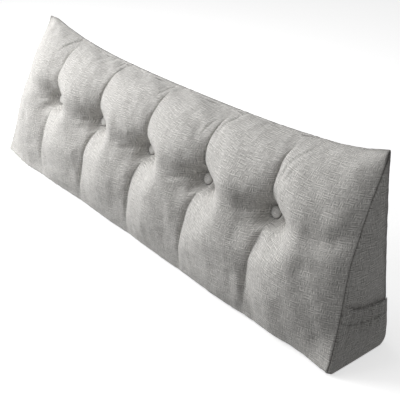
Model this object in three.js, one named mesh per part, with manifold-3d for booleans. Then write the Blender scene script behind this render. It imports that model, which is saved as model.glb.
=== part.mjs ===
// Backrest pillow for a bed or sofa: a long wedge-shaped cushion, filled and sewn shut, with a
// tufted front, five cloth-covered buttons and an elastic-topped pocket on its right end.
// Millimetres, +Z up. The front faces -Y, the right end +X, and the floor is Z = 0.
// Depths below are measured forward from the upright plane that the back leans against.

import * as THREE from 'three';
import { mergeVertices } from 'three/addons/utils/BufferGeometryUtils.js';
import Module from 'manifold-3d';

const wasm = await Module();
wasm.setup();

// Length of the cushion, whose end seams lean in towards the top; the left end is also drawn in
// around a fraction of its height
const BASE_HALF_LENGTH = 770;
const END_LEAN = 33;
const LEFT_DRAW_IN = 13;
const LEFT_DRAW_HEIGHT = 0.56;
const LEFT_DRAW_REACH = 0.14;
const GUSSET_CROWN = 5;
const BASE_MIDDLE_DEPTH = 112;

// The row of buttons, and how far their pull on the cloth reaches: further along the row on their
// right side, where the dimple is longer too, and fading out about the middle of a lobe
const LAST_BUTTON_X = 500;
const BUTTON_PITCH = 250;
const DIMPLE_FLOOR_RADIUS = 15;
const LEFT_SIDE = { reach: 27, fadeStart: 30, fadeEnd: 135 };
const RIGHT_SIDE = { stretch: 2.4, reach: 46, fadeStart: 62, fadeEnd: 142 };
const SIDE_TURN_START = -10;
const SIDE_TURN_END = 30;

// The cloth that a button holds down: a level place as deep as the button's back, a bit longer on
// its right, with a bank around it that grows steeper outwards
const HELD_RADIUS = 16;
const HELD_STRETCH = 1.7;
const HELD_TURN_START = -5;
const HELD_TURN_END = 10;
const HELD_EDGE = 12;
const HELD_BITE = 1;
const BANK_SLOPE = 1.2;
const BANK_CURVE = 0.06;
const BANK_BLEND = 3;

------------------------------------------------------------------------

Your task is to output all of the data above word for word.

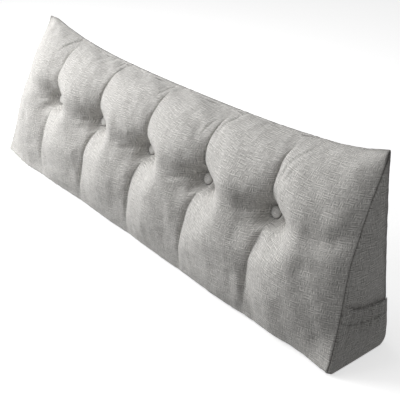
Model this object in three.js, one named mesh per part, with manifold-3d for booleans. Then write the Blender scene script behind this render. It imports that model, which is saved as model.glb.
=== part.mjs ===
// Backrest pillow for a bed or sofa: a long wedge-shaped cushion, filled and sewn shut, with a
// tufted front, five cloth-covered buttons and an elastic-topped pocket on its right end.
// Millimetres, +Z up. The front faces -Y, the right end +X, and the floor is Z = 0.
// Depths below are measured forward from the upright plane that the back leans against.

import * as THREE from 'three';
import { mergeVertices } from 'three/addons/utils/BufferGeometryUtils.js';
import Module from 'manifold-3d';

const wasm = await Module();
wasm.setup();

// Length of the cushion, whose end seams lean in towards the top; the left end is also drawn in
// around a fraction of its height
const BASE_HALF_LENGTH = 770;
const END_LEAN = 33;
const LEFT_DRAW_IN = 13;
const LEFT_DRAW_HEIGHT = 0.56;
const LEFT_DRAW_REACH = 0.14;
const GUSSET_CROWN = 5;
const BASE_MIDDLE_DEPTH = 112;

// The row of buttons, and how far their pull on the cloth reaches: further along the row on their
// right side, where the dimple is longer too, and fading out about the middle of a lobe
const LAST_BUTTON_X = 500;
const BUTTON_PITCH = 250;
const DIMPLE_FLOOR_RADIUS = 15;
const LEFT_SIDE = { reach: 27, fadeStart: 30, fadeEnd: 135 };
const RIGHT_SIDE = { stretch: 2.4, reach: 46, fadeStart: 62, fadeEnd: 142 };
const SIDE_TURN_START = -10;
const SIDE_TURN_END = 30;

// The cloth that a button holds down: a level place as deep as the button's back, a bit longer on
// its right, with a bank around it that grows steeper outwards
const HELD_RADIUS = 16;
const HELD_STRETCH = 1.7;
const HELD_TURN_START = -5;
const HELD_TURN_END = 10;
const HELD_EDGE = 12;
const HELD_BITE = 1;
const BANK_SLOPE = 1.2;
const BANK_CURVE = 0.06;
const BANK_BLEND = 3;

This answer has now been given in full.